──────── Records for this exercise ────────
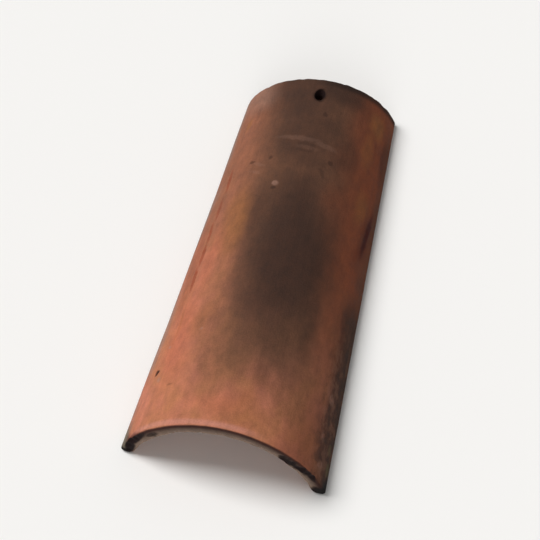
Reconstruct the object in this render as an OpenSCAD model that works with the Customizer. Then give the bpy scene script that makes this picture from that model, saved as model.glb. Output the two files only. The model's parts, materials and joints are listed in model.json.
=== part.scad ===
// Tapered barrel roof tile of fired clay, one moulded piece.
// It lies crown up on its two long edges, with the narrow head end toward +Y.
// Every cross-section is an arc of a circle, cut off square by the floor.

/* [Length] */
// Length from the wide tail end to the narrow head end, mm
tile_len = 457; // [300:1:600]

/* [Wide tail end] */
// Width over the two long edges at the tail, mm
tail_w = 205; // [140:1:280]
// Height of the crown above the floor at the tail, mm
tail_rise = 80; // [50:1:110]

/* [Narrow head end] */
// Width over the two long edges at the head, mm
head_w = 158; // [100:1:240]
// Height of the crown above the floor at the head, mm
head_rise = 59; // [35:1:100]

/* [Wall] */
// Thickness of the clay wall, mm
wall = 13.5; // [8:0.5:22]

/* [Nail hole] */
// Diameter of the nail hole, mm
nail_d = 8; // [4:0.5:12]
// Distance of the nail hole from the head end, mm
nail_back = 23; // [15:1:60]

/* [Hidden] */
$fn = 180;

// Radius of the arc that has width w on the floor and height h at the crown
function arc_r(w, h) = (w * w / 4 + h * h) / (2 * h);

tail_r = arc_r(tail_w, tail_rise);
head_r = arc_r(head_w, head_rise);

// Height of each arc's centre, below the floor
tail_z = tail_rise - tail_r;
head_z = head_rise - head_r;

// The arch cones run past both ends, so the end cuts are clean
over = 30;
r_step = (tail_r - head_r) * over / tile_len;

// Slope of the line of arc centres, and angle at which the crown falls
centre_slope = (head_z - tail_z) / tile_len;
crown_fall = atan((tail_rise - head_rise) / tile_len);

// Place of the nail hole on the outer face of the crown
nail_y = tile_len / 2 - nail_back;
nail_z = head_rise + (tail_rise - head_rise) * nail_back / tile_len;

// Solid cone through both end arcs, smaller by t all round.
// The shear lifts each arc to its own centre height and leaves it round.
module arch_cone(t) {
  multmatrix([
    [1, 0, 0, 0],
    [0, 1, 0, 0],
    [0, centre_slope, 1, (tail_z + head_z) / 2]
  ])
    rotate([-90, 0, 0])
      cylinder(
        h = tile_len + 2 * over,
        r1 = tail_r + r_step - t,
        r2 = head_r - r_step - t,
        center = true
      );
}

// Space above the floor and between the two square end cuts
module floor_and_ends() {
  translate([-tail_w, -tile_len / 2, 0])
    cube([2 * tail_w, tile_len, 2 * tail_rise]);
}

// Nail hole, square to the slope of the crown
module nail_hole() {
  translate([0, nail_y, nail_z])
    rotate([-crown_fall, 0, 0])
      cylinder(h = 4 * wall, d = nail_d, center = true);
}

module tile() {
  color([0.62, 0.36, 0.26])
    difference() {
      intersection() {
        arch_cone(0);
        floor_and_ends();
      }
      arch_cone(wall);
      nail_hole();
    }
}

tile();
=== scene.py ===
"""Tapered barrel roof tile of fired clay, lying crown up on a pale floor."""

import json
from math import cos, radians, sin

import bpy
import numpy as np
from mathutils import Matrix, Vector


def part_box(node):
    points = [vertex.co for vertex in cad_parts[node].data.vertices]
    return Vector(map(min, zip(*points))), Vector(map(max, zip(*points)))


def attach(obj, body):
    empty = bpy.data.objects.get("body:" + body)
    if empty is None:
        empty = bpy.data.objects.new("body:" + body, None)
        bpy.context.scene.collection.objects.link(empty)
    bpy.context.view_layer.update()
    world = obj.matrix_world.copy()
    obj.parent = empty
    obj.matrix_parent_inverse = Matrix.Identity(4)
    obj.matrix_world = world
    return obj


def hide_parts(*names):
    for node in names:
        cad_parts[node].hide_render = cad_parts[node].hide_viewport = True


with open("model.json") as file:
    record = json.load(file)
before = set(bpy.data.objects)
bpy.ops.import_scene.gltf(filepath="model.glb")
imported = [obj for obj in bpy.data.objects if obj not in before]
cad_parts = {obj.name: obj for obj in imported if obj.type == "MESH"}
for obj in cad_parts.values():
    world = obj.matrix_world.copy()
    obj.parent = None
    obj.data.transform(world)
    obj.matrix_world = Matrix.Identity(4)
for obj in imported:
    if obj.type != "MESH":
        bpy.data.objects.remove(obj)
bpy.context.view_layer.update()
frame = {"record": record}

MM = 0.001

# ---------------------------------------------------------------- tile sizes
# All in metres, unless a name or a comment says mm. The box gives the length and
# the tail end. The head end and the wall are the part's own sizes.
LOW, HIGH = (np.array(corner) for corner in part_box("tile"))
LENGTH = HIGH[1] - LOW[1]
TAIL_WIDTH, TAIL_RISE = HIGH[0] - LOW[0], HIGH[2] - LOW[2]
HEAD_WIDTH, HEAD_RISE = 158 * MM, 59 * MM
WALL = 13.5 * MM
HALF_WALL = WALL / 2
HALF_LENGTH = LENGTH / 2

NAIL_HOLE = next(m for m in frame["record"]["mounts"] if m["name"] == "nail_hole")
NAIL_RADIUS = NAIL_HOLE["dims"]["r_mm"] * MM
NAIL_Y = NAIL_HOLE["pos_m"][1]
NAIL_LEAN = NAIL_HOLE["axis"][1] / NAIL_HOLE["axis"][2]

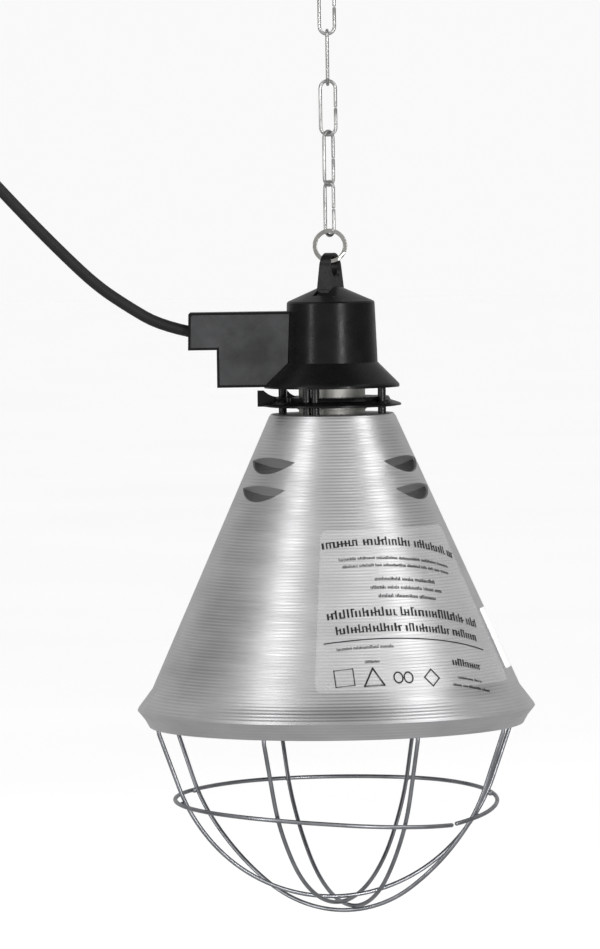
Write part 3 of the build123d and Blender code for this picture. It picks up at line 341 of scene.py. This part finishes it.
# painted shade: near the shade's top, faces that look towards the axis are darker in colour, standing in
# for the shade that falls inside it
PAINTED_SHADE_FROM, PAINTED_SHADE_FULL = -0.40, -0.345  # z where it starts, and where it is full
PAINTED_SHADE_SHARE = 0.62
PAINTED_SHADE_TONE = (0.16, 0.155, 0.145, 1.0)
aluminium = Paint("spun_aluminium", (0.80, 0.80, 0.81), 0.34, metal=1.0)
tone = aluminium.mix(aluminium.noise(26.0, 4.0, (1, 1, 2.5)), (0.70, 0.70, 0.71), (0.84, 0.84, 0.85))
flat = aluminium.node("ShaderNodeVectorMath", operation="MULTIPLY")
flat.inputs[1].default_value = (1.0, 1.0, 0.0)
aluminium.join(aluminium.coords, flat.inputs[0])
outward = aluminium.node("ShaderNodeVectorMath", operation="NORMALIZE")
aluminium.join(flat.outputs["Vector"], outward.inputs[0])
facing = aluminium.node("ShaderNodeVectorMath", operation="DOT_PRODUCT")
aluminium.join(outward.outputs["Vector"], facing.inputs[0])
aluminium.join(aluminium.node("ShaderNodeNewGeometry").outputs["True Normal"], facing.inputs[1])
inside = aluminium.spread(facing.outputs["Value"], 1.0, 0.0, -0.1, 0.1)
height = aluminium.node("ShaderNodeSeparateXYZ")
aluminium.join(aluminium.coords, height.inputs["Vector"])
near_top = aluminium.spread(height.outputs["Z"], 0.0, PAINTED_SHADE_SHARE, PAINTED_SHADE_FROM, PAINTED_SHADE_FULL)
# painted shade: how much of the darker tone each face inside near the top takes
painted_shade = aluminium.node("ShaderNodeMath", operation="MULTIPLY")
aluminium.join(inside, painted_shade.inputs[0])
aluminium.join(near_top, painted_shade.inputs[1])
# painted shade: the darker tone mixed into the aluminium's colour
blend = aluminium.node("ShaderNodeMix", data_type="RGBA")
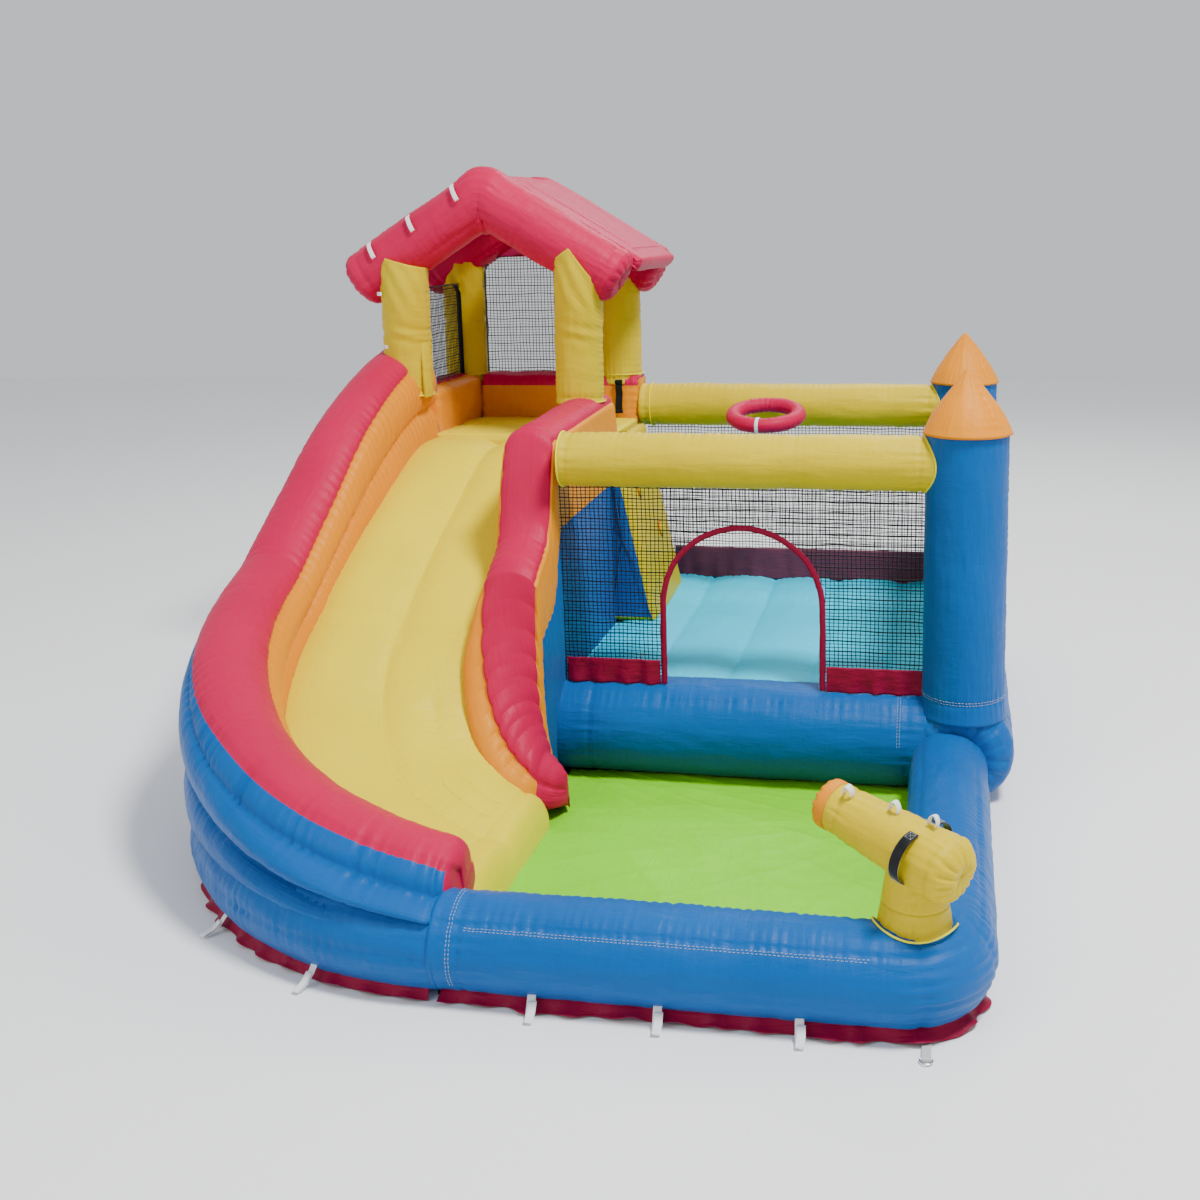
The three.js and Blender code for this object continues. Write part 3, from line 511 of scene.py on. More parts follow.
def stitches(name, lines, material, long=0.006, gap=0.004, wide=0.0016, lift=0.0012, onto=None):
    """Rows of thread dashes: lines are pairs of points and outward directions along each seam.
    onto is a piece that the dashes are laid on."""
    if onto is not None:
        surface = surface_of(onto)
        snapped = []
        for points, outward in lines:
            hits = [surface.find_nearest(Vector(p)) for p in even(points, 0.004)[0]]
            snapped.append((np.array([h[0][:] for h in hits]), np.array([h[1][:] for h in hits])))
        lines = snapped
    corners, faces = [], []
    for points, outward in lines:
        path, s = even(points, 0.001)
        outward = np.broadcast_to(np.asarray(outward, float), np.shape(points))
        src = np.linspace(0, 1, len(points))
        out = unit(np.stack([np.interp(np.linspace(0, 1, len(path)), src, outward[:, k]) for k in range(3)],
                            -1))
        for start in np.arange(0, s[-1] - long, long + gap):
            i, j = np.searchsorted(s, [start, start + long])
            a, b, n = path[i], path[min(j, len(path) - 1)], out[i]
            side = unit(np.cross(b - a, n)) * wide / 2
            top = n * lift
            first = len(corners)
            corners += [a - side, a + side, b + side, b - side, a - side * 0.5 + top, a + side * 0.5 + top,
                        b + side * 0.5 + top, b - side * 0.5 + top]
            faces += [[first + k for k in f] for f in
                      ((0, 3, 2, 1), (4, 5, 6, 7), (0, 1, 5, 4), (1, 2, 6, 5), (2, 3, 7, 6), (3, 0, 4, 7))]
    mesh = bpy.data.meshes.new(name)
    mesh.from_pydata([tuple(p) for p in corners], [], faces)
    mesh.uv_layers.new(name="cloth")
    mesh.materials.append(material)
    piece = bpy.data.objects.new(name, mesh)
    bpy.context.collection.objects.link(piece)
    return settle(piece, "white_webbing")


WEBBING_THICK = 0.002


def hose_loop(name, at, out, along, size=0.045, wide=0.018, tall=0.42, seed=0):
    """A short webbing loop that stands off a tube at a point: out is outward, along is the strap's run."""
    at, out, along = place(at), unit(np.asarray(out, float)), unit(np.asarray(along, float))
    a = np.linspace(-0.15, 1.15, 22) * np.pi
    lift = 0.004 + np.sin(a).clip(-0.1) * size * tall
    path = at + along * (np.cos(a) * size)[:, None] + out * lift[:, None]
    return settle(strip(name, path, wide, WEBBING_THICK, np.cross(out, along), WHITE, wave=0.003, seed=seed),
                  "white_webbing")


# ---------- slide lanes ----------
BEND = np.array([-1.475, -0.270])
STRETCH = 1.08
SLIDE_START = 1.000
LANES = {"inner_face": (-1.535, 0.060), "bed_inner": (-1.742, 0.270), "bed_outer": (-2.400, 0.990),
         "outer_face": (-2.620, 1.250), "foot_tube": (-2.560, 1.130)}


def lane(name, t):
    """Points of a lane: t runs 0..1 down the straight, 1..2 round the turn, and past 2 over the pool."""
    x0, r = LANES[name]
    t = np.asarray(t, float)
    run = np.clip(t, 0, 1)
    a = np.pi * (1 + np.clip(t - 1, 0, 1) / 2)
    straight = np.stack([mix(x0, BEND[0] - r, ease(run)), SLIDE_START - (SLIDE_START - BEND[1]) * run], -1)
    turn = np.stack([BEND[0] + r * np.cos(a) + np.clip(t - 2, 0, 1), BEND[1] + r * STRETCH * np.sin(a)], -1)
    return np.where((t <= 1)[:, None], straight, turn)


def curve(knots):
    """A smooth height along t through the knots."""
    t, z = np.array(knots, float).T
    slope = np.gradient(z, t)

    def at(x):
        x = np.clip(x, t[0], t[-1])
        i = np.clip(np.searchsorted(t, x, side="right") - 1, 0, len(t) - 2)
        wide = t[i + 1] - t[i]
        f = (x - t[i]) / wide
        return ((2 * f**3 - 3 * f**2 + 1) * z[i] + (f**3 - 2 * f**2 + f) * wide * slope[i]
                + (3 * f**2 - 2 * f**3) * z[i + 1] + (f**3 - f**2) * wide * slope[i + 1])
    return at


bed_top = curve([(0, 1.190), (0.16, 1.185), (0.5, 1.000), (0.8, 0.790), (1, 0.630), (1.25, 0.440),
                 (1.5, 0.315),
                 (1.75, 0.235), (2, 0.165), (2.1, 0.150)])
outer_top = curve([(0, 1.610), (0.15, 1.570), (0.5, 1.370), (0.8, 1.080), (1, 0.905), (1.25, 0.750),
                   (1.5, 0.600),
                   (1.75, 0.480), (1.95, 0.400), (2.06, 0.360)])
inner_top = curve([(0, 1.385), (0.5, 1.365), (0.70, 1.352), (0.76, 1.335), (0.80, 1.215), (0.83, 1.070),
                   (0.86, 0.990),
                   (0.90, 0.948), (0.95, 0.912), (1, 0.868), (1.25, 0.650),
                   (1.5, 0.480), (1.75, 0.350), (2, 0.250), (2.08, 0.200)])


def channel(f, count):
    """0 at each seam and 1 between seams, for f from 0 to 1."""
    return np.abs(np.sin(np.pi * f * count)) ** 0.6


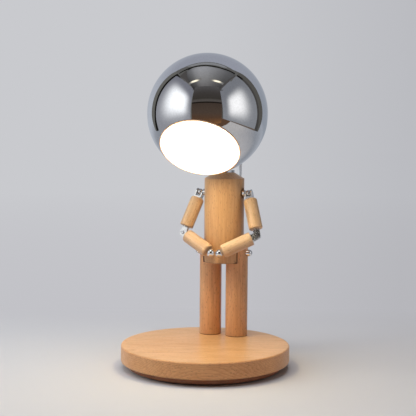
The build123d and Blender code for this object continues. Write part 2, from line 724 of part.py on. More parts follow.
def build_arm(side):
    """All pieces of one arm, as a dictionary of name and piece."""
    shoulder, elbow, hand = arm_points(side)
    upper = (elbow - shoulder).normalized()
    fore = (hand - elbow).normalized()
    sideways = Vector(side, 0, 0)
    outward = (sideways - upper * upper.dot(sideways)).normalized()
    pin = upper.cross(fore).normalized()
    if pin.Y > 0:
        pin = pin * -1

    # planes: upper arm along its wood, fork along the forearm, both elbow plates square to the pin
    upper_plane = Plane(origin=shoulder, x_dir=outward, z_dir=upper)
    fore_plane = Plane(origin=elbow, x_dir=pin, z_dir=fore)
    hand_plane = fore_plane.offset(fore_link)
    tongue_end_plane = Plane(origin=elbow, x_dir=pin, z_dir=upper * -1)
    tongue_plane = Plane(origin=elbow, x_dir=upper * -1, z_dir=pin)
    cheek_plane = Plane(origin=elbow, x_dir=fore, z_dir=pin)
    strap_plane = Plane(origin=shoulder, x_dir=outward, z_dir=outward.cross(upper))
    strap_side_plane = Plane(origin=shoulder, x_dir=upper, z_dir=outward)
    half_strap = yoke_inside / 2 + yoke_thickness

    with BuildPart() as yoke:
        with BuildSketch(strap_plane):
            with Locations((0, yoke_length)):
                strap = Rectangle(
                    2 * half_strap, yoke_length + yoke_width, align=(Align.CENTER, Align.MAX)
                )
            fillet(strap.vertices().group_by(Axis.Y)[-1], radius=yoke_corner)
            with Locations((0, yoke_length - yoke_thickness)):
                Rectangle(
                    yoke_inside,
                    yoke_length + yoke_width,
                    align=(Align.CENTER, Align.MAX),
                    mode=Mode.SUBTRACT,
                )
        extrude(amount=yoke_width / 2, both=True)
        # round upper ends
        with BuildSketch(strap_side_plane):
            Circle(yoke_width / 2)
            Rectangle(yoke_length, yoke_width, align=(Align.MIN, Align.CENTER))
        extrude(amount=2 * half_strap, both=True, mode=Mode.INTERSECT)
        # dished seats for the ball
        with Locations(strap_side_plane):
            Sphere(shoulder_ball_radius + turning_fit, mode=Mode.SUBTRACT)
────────
Exercise description:
Each line from the top of the material above through the line with "wall = 13.5; // [8:0.5:22]" must be echoed exactly, and no other line.

Solution to this task:
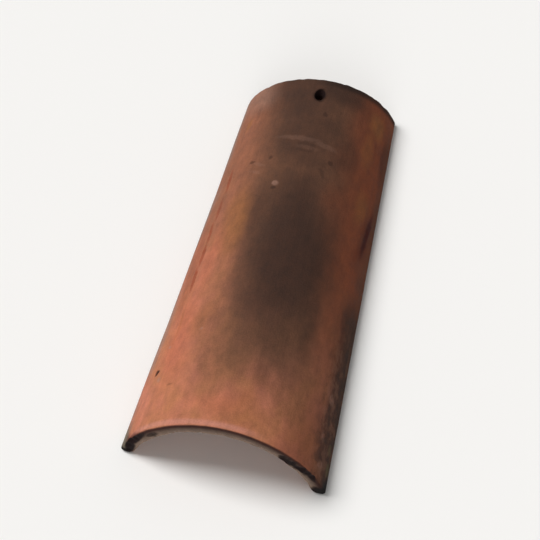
Reconstruct the object in this render as an OpenSCAD model that works with the Customizer. Then give the bpy scene script that makes this picture from that model, saved as model.glb. Output the two files only. The model's parts, materials and joints are listed in model.json.
=== part.scad ===
// Tapered barrel roof tile of fired clay, one moulded piece.
// It lies crown up on its two long edges, with the narrow head end toward +Y.
// Every cross-section is an arc of a circle, cut off square by the floor.

/* [Length] */
// Length from the wide tail end to the narrow head end, mm
tile_len = 457; // [300:1:600]

/* [Wide tail end] */
// Width over the two long edges at the tail, mm
tail_w = 205; // [140:1:280]
// Height of the crown above the floor at the tail, mm
tail_rise = 80; // [50:1:110]

/* [Narrow head end] */
// Width over the two long edges at the head, mm
head_w = 158; // [100:1:240]
// Height of the crown above the floor at the head, mm
head_rise = 59; // [35:1:100]

/* [Wall] */
// Thickness of the clay wall, mm
wall = 13.5; // [8:0.5:22]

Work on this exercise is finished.